**Collected material**
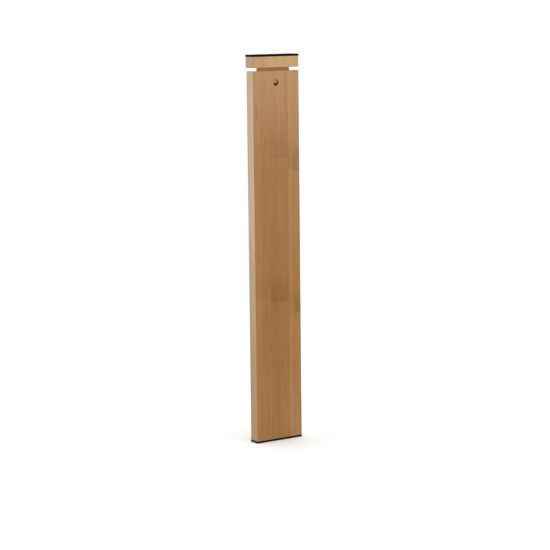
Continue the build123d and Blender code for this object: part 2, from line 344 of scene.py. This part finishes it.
def matte_black(name):
    """Matte black plastic: a fine moulded grain, greyed on its edges, with dust that lies mostly on top."""
    s = Shader(name, PLASTIC_BLACK, 0.75, specular_ior_level=0.02)
    worn = s.math("MULTIPLY", s.edges(), s.ease(s.noise(s.place, 300.0, 3.0), 0.45, 0.62))
    specks = s.ease(s.noise(s.place, 2600.0, 4.0, 0.7), 0.60, 0.74)
    film = s.ease(s.noise(s.place, 130.0, 4.0, 0.6), 0.35, 0.75)
    upward = s.ease(s.parts(s.facing)[2], 0.60, 0.90)
    dust = s.math("MULTIPLY", specks, SPECKS_ANYWHERE)
    dust = s.math("MULTIPLY_ADD", s.math("MULTIPLY", specks, SPECKS_ON_TOP), upward, dust)
    dust = s.math("MULTIPLY_ADD", s.math("MULTIPLY", film, FILM_ON_TOP), upward, dust)
    color = s.blend(s.math("MULTIPLY", worn, 0.5), PLASTIC_BLACK, PLASTIC_WORN)
    s.dress(s.blend(dust, color, DUST), s.math("MULTIPLY_ADD", s.noise(s.place, 60.0, 3.0), 0.16, 0.66))
    s.bump((s.noise(s.place, 1900.0), PLASTIC_RELIEF))
    return s.material


SCRATCH_GRAIN = (9000, 900, 900)
SCRATCH_RELIEF = 0.004 * MM


def metal(name, dark, light, roughness, tarnish, scratch):
    """Plated or oxidised metal: cloudy tone, fine scratches and bright rubbed edges."""
    s = Shader(name, light, roughness, metallic=1.0)
    clouds = s.noise(s.place, 420.0, 4.0, 0.6)
    lines = s.noise(s.stretched(s.place, SCRATCH_GRAIN))
    color = s.blend(s.math("MULTIPLY", s.ease(clouds, 0.35, 0.68), tarnish), light, dark)
    color = s.blend(s.math("MULTIPLY", s.edges(), 0.6), color, light)
    cloudy = s.math("MULTIPLY_ADD", clouds, 0.16, roughness - 0.08)
    s.dress(color, s.math("MULTIPLY_ADD", lines, scratch, cloudy))
    s.bump((lines, SCRATCH_RELIEF))
    return s.material


# A painted highlight on the screw's head; the dark patina around it is the bronze's own colour and also
# stands in for shade
BRONZE_PAINTED_HIGHLIGHT = (0.47, 0.27, 0.13)
BRONZE_PATINA_AND_SHADE = (0.20, 0.075, 0.012)
HIGHLIGHT_SHIFT = 0.9 * MM
HIGHLIGHT_EDGE = (1.4 * MM, 2.4 * MM)
HIGHLIGHT_RAGGED = 0.8 * MM
BRONZE_RELIEF = 0.01 * MM


def antique_bronze(name, node):
    """Antique bronze on a screw's head: a dark brown patina that also stands in for shade, with a painted
    highlight towards its upper left.
    """
    low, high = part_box(node)
    s = Shader(name, BRONZE_PATINA_AND_SHADE, 0.34, metallic=1.0)
    x, _, z = s.parts(s.place)
    across = s.math("SUBTRACT", x, (low[0] + high[0]) / 2 - HIGHLIGHT_SHIFT)
    along = s.math("SUBTRACT", z, (low[2] + high[2]) / 2 + HIGHLIGHT_SHIFT)
    reach = s.math("SQRT", s.math("ADD", s.math("POWER", across, 2.0), s.math("POWER", along, 2.0)))
    clouds = s.noise(s.place, 900.0, 4.0, 0.6)
    # A bright painted highlight above and left of the head's middle, with dark patina and painted shade
    # beyond it
    beyond_highlight = s.ease(s.math("MULTIPLY_ADD", clouds, HIGHLIGHT_RAGGED, reach), *HIGHLIGHT_EDGE)
    color = s.blend(beyond_highlight, BRONZE_PAINTED_HIGHLIGHT, BRONZE_PATINA_AND_SHADE)
    s.dress(color, s.math("MULTIPLY_ADD", clouds, 0.20, 0.30))
    s.bump((clouds, BRONZE_RELIEF))
    return s.material


# ---- Which node has which material ------------------------------------------------------------------------


def paint(material, *nodes):
    """Gives CAD nodes a material in every slot."""
    for node in nodes:
        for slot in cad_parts[node].material_slots:
            slot.material = material


def paint_wood():
    front = bamboo("front_bamboo", (-9.5 * MM, 14.4 * MM, 21.5 * MM), (
        (0.54, 8 * MM, (0.2, 0.35, 0.1)),
        (0.48, 3 * MM, (0.2, 0.8, 0.40)),
        (0.61, -9 * MM, (0.0, 0.3, 0.6)),
        (0.58, -13 * MM, (0.0, 1.0, 0.8)),
    ))
    back = bamboo("back_bamboo", (-18 * MM, 5 * MM, 27 * MM), (
        (0.46, 60 * MM, (0.7, 0.9, 0.5)),
        (0.55, -39 * MM, (0.0, 0.9, 0.6)),
        (0.42, 22 * MM, (0.8, 0.5, 0.9)),
        (0.55, 80 * MM, (0.5, 0.8, 0.4)),
    ))
    rail = bamboo("rail_bamboo", (), ((0.52, 96 * MM, (0.3, 0.2, 0.3)),))
    head = bamboo("head_bamboo", (-11 * MM, 12 * MM), (
        (0.80, 360 * MM, (0.5,)),
        (0.89, 340 * MM, (0.5,)),
        (0.98, 350 * MM, (0.5,)),
    ), coat=0.75, edge_lift=-0.40)
    tongue = bamboo("tongue_bamboo", (-5 * MM, 16 * MM), (
        (0.54, 200 * MM, (0.6, 0.8)),
        (0.50, 170 * MM, (0.7, 0.9)),
        (0.58, 140 * MM, (0.5, 0.6)),
    ), coat=0.35)
    paint(front, "front_board")
    paint(back, "back_board", "core_strip")
    paint(rail, "left_rail", "right_rail")
    paint(head, "head_block")
    paint(tongue, "tongue")


def paint_fittings():
    plastic = matte_black("matte_black")
    black_oxide = metal(
        "black_oxide", dark=(0.02, 0.02, 0.022), light=(0.06, 0.06, 0.062),
        roughness=0.38, tarnish=0.8, scratch=0.10,
    )
    bronze = antique_bronze("antique_bronze", "stop_screw")
    zinc = metal(
        "zinc_plate", dark=(0.34, 0.35, 0.37), light=(0.62, 0.63, 0.64),
        roughness=0.34, tarnish=0.7, scratch=0.15,
    )
    nickel = metal(
        "nickel_plate", dark=(0.27, 0.255, 0.235), light=(0.42, 0.395, 0.365),
        roughness=0.30, tarnish=0.8, scratch=0.10,
    )
    paint(plastic, "lower_end_plate", "upper_end_plate")
    paint(black_oxide, "lower_end_plate_screws", "upper_end_plate_screws")
    paint(bronze, "stop_screw")
    paint(zinc, "lower_hanger_plate", "upper_hanger_plate", "hanger_screws")
    paint(nickel, *[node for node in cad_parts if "_magnet_" in node])


# ---- Floor, light and camera ------------------------------------------------------------------------------

FLOOR_RADIUS = 80.0
FLOOR_SIDES = 96
FLOOR_COLOR = (0.97, 0.97, 0.97)


def floor():
    """A wide pale floor under the rack. Glossy surfaces reflect the world below it, not the floor."""
    bpy.ops.mesh.primitive_circle_add(vertices=FLOOR_SIDES, radius=FLOOR_RADIUS, fill_type="NGON")
    disc = bpy.context.object
    disc.name = "floor"
    disc.data.materials.append(Shader("floor_paper", FLOOR_COLOR, 0.9, specular_ior_level=0.1).material)
    disc.visible_glossy = False


SIDE_LIGHT = {"place": (-0.9, 1.33, 0.49), "size": 1.0, "power": 3.8, "color": (1.0, 1.0, 0.97)}
FRONT_LIGHT = {"place": (1.2, -1.75, 0.835), "size": 1.2, "power": 5.6, "color": (1.0, 0.965, 0.74)}


def softbox(name, place, size, power, color):
    """A large square light that faces the middle of the rack and isn't seen itself."""
    data = bpy.data.lights.new(name, "AREA")
    data.color = color
    data.size = size
    data.energy = power
    lamp = bpy.data.objects.new(name, data)
    bpy.context.scene.collection.objects.link(lamp)
    aim = Vector((0, 0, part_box("front_board")[1].z / 2)) - Vector(place)
    lamp.location = place
    lamp.rotation_euler = aim.to_track_quat("-Z", "Y").to_euler()
    lamp.visible_camera = False


# The world's brightness, and the spans of its direction's y and z over which one level turns into the next
SKY = 1.10
FRONT_GROUND = 0.10
BACK_GROUND = (0.70, 1.80)
BACK_GROUND_Z = (-0.24, -0.15)
FRONT_TO_BACK_Y = (0.35, 0.75)
HORIZON_Z = (-0.14, -0.01)


def studio():
    """White light from all round, weaker from below in front, and two softboxes."""
    world = bpy.data.worlds.new("studio")
    world.use_nodes = True
    s = Nodes(world.node_tree)
    background = s.tree.nodes["Background"]
    _, y, z = s.parts(s.add("ShaderNodeTexCoord").outputs["Generated"])
    behind = s.ease(z, *BACK_GROUND_Z, *BACK_GROUND)
    ground = s.ease(y, *FRONT_TO_BACK_Y, FRONT_GROUND, behind)
    s.feed(background.inputs["Color"], (1, 1, 1, 1))
    s.feed(background.inputs["Strength"], s.ease(z, *HORIZON_Z, ground, SKY))
    bpy.context.scene.world = world
    bpy.context.scene.view_settings.view_transform = "Standard"
    softbox("side_light", **SIDE_LIGHT)
    softbox("front_light", **FRONT_LIGHT)


# The view's direction and roll, the camera's distance from the rack's middle, how far it stands to the right
# of and above the line through that middle (both in metres), and its focal length in millimetres
AZIMUTH = math.radians(-33.84)
ELEVATION = math.radians(8.43)
ROLL = math.radians(-0.64)
DISTANCE = 2.048
ASIDE = (0.6 * MM, -28.4 * MM)
LENS = 120.96


def camera():
    """The view: from the front left and a little above, turned by a slight roll."""
    back = Vector((
        math.sin(AZIMUTH) * math.cos(ELEVATION),
        -math.cos(AZIMUTH) * math.cos(ELEVATION),
        math.sin(ELEVATION),
    ))
    level = (-back).cross(Vector((0, 0, 1))).normalized()
    upright = level.cross(-back)
    right = math.cos(ROLL) * level + math.sin(ROLL) * upright
    up = math.cos(ROLL) * upright - math.sin(ROLL) * level
    middle = Vector((0, 0, cad_box[1][2] / 2))
    place = middle + back * DISTANCE + level * ASIDE[0] + upright * ASIDE[1]
    data = bpy.data.cameras.new("camera")
    data.lens = LENS
    data.clip_end = 4 * FLOOR_RADIUS
    eye = bpy.data.objects.new("camera", data)
    turn = Matrix((right, up, back)).transposed().to_4x4()
    eye.matrix_world = Matrix.Translation(place) @ turn
    bpy.context.scene.collection.objects.link(eye)
    bpy.context.scene.camera = eye


paint_wood()
paint_fittings()
floor()
studio()
camera()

**Task prompt**
Begin with the line containing "for slot in", end with the line containing "slot.material = material", and repeat every line in that stretch exactly.

**Reply to the task**
        for slot in cad_parts[node].material_slots:
            slot.material = material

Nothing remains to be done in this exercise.